Wisconsin State Assembly
- In office 1895–1899

Personal details
- Born: December 15, 1854 Lafayette County, Wisconsin USA
- Died: February 25, 1917 (age 62) Darlington, Wisconsin
- Party: Republican
- Spouse: Kittie E. Dodge
- Profession: Attorney

= Harry C. Martin =

American politician

Harry Chapman Martin (1854-1917) was a lawyer, educator and politician from the U.S. State of Wisconsin. He served as mayor of Darlington, and later as a member of the Wisconsin State Assembly and the Wisconsin State Senate.

==Background==
Martin was born on a farm near Darlington in Lafayette County, Wisconsin on December 15, 1854, and attended a one-room school in the area. His family moved to Darlington when he was nine years old, and he continued in the public school at Darlington, after which he taught school for one year before going on to the University of Wisconsin, from which he graduated in 1879. He studied law, was admitted to the bar in 1881, and commenced a lifelong law practice in Darlington. He also became a director of the Citizens National Bank of Darlington.

==Public office==
Soon after his admission to the bar he was appointed Lafayette County superintendent of schools; he was twice subsequently elected to that office. In 1887 he was elected mayor of the city of Darlington and was re-elected in 1888. He was city attorney for Darlington for several years, and was elected county district attorney in 1892. Martin was a member of the Republican Party's state central committee for four years; was president of the high school board for Darlington from 1895 until 1910. He was elected from Wisconsin's 1st congressional district as a delegate to the 1908 Republican National Convention held in Chicago, 1908, which nominated William Howard Taft for President of the United States.

===Legislative office===
Martin was elected in 1895 to fill a vacancy in the Lafayette County Assembly seat, occasioned by the death of Republican James W. Freeman, but was not a candidate for re-election and was succeeded by George Sheffer, also a Republican. Martin was elected to the 17th State Senate district (part of Rock County (the Towns of Avon, Beloit, Clinton, Newark, Plymouth, Spring Valley, and Turtle, Wisconsin; the Village of Clinton, and the City of Beloit), and all of Green and Lafayette counties) in 1898, succeeding Henry Putnam, with 6,584 votes to 3,794 for Democrat Rinaldo Fleck.

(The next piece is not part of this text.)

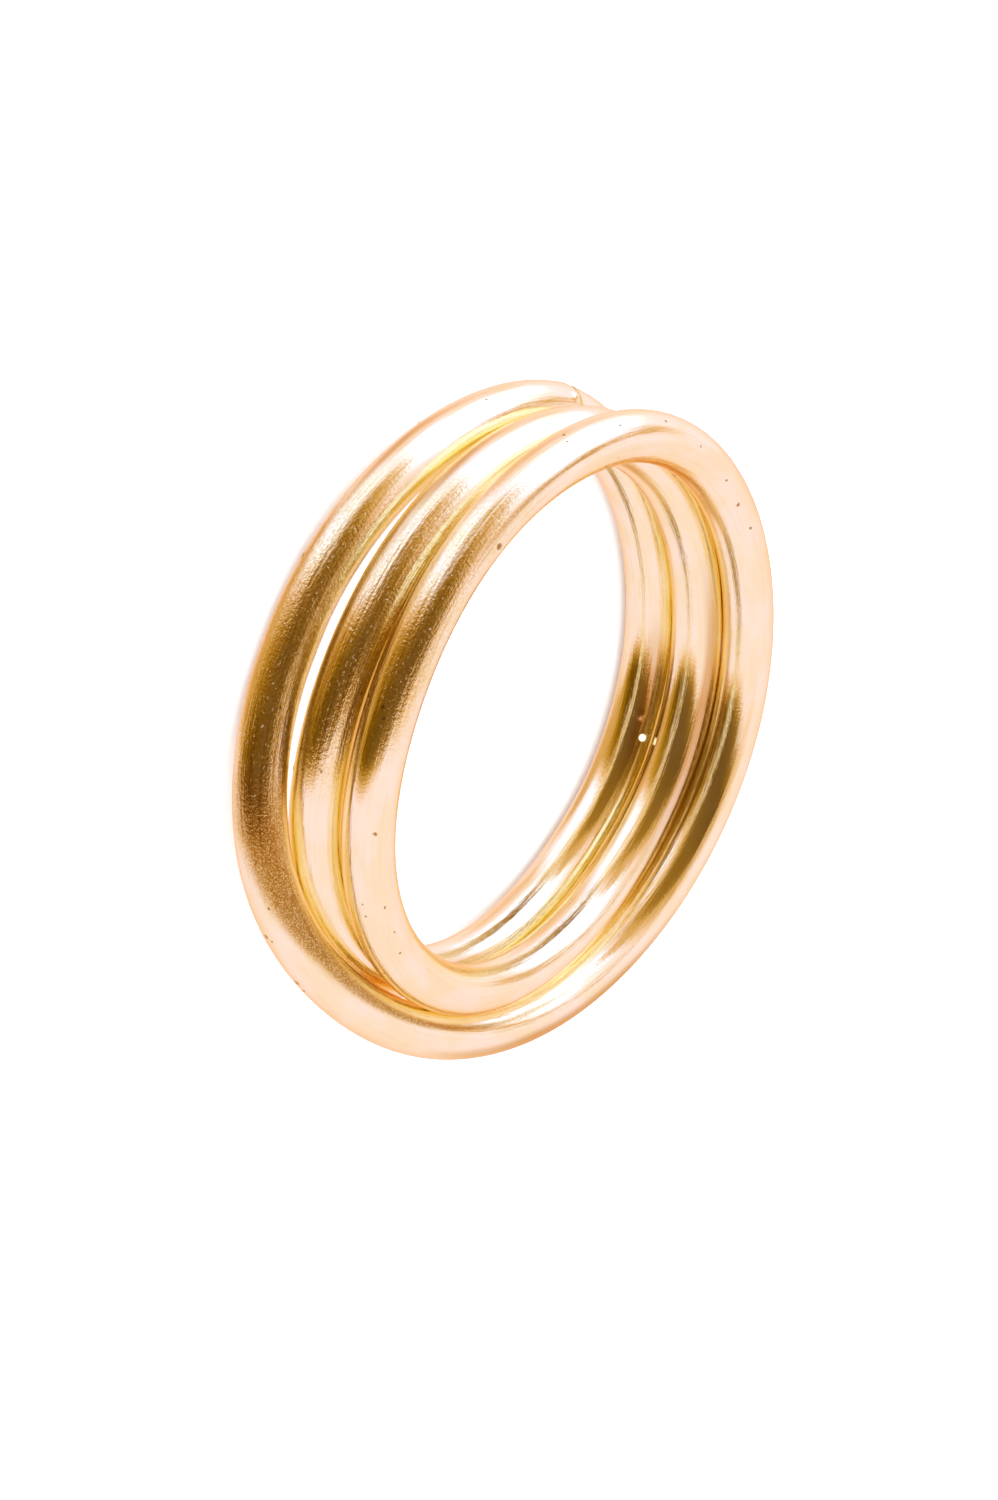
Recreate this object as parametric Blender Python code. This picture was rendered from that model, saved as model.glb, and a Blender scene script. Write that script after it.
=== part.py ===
"""Finger ring of one round gold wire, wound three times and lying on its side.

Metres, +Z up. The wire starts and ends side by side at the back of the ring, where its two
cut ends almost meet. The first turn starts against the table, swells outwards, crosses over
the outside of the other two at the front, and comes up to lie on top. The second and third
turns hug the finger hole and step down until the wire is back on the table.
"""

from collections import namedtuple
import math

import bmesh
import bpy
from mathutils import Vector

# Driving sizes
WIRE_DIAMETER = 0.0016
FINGER_BORE = 0.0165
TURN_GAP = 0.00005
END_GAP = 0.0004
END_CHAMFER = 0.00006

# Fineness of the faceted wire
WIRE_SIDES = 16
RINGS_PER_TURN = 72

# Where the wire starts, seen from above, anticlockwise from +X
START_ANGLE = math.radians(90)
STATIONS_PER_TURN = 12

# Sizes that follow
PITCH = WIRE_DIAMETER + TURN_GAP
SNUG_RADIUS = (FINGER_BORE + WIRE_DIAMETER) / 2
FACET_ANGLE = 2 * math.pi / WIRE_SIDES
FACET_DEPTH = WIRE_DIAMETER / 2 * math.cos(FACET_ANGLE / 2)

# The winding, a station every twelfth of a turn. Both columns are shares of the pitch, which
# is the distance between the centres of two turns that lie side by side.
# out: how far the wire lies outside the snug turn round the finger hole
# up: how high it lies above the turn that rests on the table
Station = namedtuple("Station", "out up")
FIRST_TURN = (
    Station(out=0.17, up=0.10),
    Station(out=0.29, up=0.18),
    Station(out=0.48, up=0.11),
    Station(out=0.65, up=0.00),
    Station(out=1.18, up=0.42),
    Station(out=1.05, up=0.89),
    Station(out=0.95, up=1.15),
    Station(out=0.94, up=1.34),
    Station(out=0.81, up=1.56),
    Station(out=0.67, up=1.74),
    Station(out=0.48, up=1.87),
    Station(out=0.30, up=2.01),
)
SECOND_TURN = (
    Station(out=0.15, up=2.16),
    Station(out=0.00, up=2.22),
    Station(out=-0.10, up=2.18),
    Station(out=-0.17, up=2.05),
    Station(out=-0.11, up=1.82),
    Station(out=-0.06, up=1.59),
    Station(out=-0.04, up=1.40),
    Station(out=-0.06, up=1.17),
    Station(out=-0.04, up=1.01),
    Station(out=-0.03, up=1.00),
    Station(out=-0.05, up=1.00),
    Station(out=-0.06, up=1.06),
)
THIRD_TURN = (
    Station(out=-0.06, up=1.15),
    Station(out=0.00, up=1.21),
    Station(out=0.07, up=1.18),
    Station(out=0.15, up=1.07),
    Station(out=0.21, up=0.83),
    Station(out=0.08, up=0.60),
    Station(out=-0.08, up=0.36),
    Station(out=-0.23, up=0.13),
    Station(out=-0.29, up=0.00),
    Station(out=-0.27, up=0.00),
    Station(out=-0.24, up=0.00),
    Station(out=-0.09, up=0.00),
    Station(out=0.16, up=0.00),
)
WINDING = FIRST_TURN + SECOND_TURN + THIRD_TURN


def clear_scene():
    """Remove the objects of the open scene."""
    for old in list(bpy.data.objects):
        bpy.data.objects.remove(old, do_unlink=True)


def spline_bends(values):
    """Second derivatives of the natural cubic spline through values one station apart."""
    count = len(values)
    shrink = [0.0] * count
    bends = [0.0] * count
    for i in range(1, count - 1):
        pull = 6 * (values[i - 1] - 2 * values[i] + values[i + 1])
        pivot = 4 - shrink[i - 1]
        shrink[i] = 1 / pivot
        bends[i] = (pull - bends[i - 1]) / pivot
    for i in range(count - 2, 0, -1):
        bends[i] -= shrink[i] * bends[i + 1]
    return bends


def spline_at(values, bends, place):
    """Read the spline at a place counted in stations."""
    i = min(int(place), len(values) - 2)
    after = place - i
    before = 1 - after
    straight = before * values[i] + after * values[i + 1]
    curved = (before ** 3 - before) * bends[i] + (after ** 3 - after) * bends[i + 1]
    return straight + curved / 6


OUTS = [station.out for station in WINDING]
UPS = [station.up for station in WINDING]
OUT_BENDS = spline_bends(OUTS)
UP_BENDS = spline_bends(UPS)


def wire_centre(place):
    """Centre of the wire at a place counted in stations from the start."""
    angle = START_ANGLE + 2 * math.pi * place / STATIONS_PER_TURN
    radius = SNUG_RADIUS + PITCH * spline_at(OUTS, OUT_BENDS, place)
    height = FACET_DEPTH + PITCH * max(0.0, spline_at(UPS, UP_BENDS, place))
    return Vector((radius * math.cos(angle), radius * math.sin(angle), height))


def wire_frame(place):
    """Direction of the wire, and the outward and upward axes of its round section."""
    step = 0.01
    ahead = wire_centre(min(place + step, len(WINDING) - 1))
    behind = wire_centre(max(place - step, 0))
    along = (ahead - behind).normalized()
    up = Vector((0, 0, 1))
    outward = along.cross(up).normalized()
    upward = outward.cross(along)
    return along, outward, upward


def add_section(bm, place, radius):
    """Add one ring of vertices round the wire, with a facet turned straight down."""
    centre = wire_centre(place)
    _, outward, upward = wire_frame(place)
    ring = []
    for side in range(WIRE_SIDES):
        turn = (side + 0.5) * FACET_ANGLE
        offset = outward * math.cos(turn) + upward * math.sin(turn)
        ring.append(bm.verts.new(centre + radius * offset))
    return ring


def section_list():
    """Places and radii of the rings from cut end to cut end, with a small chamfer at each."""
    metres_per_station = 2 * math.pi * SNUG_RADIUS / STATIONS_PER_TURN
    first = END_GAP / 2 / metres_per_station
    last = len(WINDING) - 1 - first
    chamfer = END_CHAMFER / metres_per_station
    turns = (len(WINDING) - 1) / STATIONS_PER_TURN
    steps = round(RINGS_PER_TURN * turns)
    full = WIRE_DIAMETER / 2
    sections = [(first, full - END_CHAMFER)]
    for i in range(steps + 1):
        place = first + chamfer + (last - first - 2 * chamfer) * i / steps
        sections.append((place, full))
    sections.append((last, full - END_CHAMFER))
    return sections


def make_wire_mesh(name):
    """Sweep the round section along the winding and close its two cut ends."""
    bm = bmesh.new()
    rings = [add_section(bm, place, radius) for place, radius in section_list()]
    for ring, following in zip(rings, rings[1:]):
        for side in range(WIRE_SIDES):
            after = (side + 1) % WIRE_SIDES
            bm.faces.new((ring[side], ring[after], following[after], following[side]))
    bm.faces.new(reversed(rings[0]))
    bm.faces.new(rings[-1])
    bmesh.ops.recalc_face_normals(bm, faces=bm.faces)
    centre_over_origin(bm)
    mesh = bpy.data.meshes.new(name)
    bm.to_mesh(mesh)
    bm.free()
    mesh.shade_smooth()
    mesh.set_sharp_from_angle(angle=math.radians(40))
    return mesh


def centre_over_origin(bm):
    """Slide the ring until the middle of its outline is over the origin."""
    xs = [vert.co.x for vert in bm.verts]
    ys = [vert.co.y for vert in bm.verts]
    middle = Vector(((min(xs) + max(xs)) / 2, (min(ys) + max(ys)) / 2, 0))
    bmesh.ops.translate(bm, verts=bm.verts, vec=-middle)


def gold_material():
    """Warm yellow gold with a satin polish."""
    material = bpy.data.materials.new("gold_wire")
    material.use_nodes = True
    shader = material.node_tree.nodes["Principled BSDF"]
    shader.inputs["Base Color"].default_value = (0.96, 0.77, 0.52, 1.0)
    shader.inputs["Metallic"].default_value = 1.0
    shader.inputs["Roughness"].default_value = 0.22
    return material


def make_wire_coil():
    """The whole ring, which is one length of wire."""
    mesh = make_wire_mesh("wire_coil")
    mesh.materials.append(gold_material())
    coil = bpy.data.objects.new("wire_coil", mesh)
    bpy.context.scene.collection.objects.link(coil)
    return coil


clear_scene()
make_wire_coil()
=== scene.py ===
"""Looks of the wound wire ring: a fine round wire in worn, drawn gold, lit in a white studio."""

from collections import namedtuple
import math

import bmesh
import bpy
import numpy as np
from mathutils import Matrix, Vector


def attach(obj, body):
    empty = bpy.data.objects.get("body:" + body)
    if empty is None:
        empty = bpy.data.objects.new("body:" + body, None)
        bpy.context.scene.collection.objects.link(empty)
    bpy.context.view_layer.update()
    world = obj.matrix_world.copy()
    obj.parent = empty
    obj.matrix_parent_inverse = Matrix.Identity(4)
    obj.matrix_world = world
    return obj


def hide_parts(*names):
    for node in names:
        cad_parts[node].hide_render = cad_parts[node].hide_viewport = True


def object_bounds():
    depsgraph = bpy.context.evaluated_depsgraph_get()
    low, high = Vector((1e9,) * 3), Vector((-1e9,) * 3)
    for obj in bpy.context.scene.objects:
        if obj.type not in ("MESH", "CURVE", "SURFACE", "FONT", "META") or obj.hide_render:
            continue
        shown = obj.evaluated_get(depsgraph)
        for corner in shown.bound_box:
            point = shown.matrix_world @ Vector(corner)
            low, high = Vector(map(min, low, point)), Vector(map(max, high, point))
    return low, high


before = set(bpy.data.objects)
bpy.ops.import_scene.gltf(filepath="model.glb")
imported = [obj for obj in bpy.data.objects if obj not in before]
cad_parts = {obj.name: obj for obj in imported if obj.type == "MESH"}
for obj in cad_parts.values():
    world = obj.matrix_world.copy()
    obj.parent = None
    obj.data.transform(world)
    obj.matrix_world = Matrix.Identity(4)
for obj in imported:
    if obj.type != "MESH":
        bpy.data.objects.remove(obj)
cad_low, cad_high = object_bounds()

MM = 0.001

# The wire and its winding, as in the part
WIRE_DIAMETER = 1.6 * MM
FINGER_BORE = 16.5 * MM
TURN_GAP = 0.05 * MM
END_GAP = 0.4 * MM
START_ANGLE = math.radians(90)
STATIONS_PER_TURN = 12
PITCH = WIRE_DIAMETER + TURN_GAP
SNUG_RADIUS = (FINGER_BORE + WIRE_DIAMETER) / 2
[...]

The Senate was re-districted in 1901; the new 17th still included all of Green and Lafayette counties, plus Iowa County; but none of Rock. Martin continued to serve the new 17th; he was re-elected in 1902, 1906 and 1910, in the latter year receiving 5,639 votes to 4,186 for Democrat Thomas H. Arthur, 49 for Prohibitionist J. P. Parnley, and 1 for Socialist E. W. Stewart. He was elected president pro tempore of the Senate in 1911, and again in 1913. Martin was appointed by Governor James O. Davidson as a Senate member of the legislative committee to visit the charitable, penal and reformatory institutions of the state. He was not a candidate for re-election in 1914, and was succeeded by fellow Republican Platt Whitman.

==Personal life and death==
Chapman married Kittie E. Dodge, born 1858, an alumna of Platteville Normal School; they had one daughter, Anne Dodge Chapman. Chapman died at his home in Darlington on February 25 after a long illness.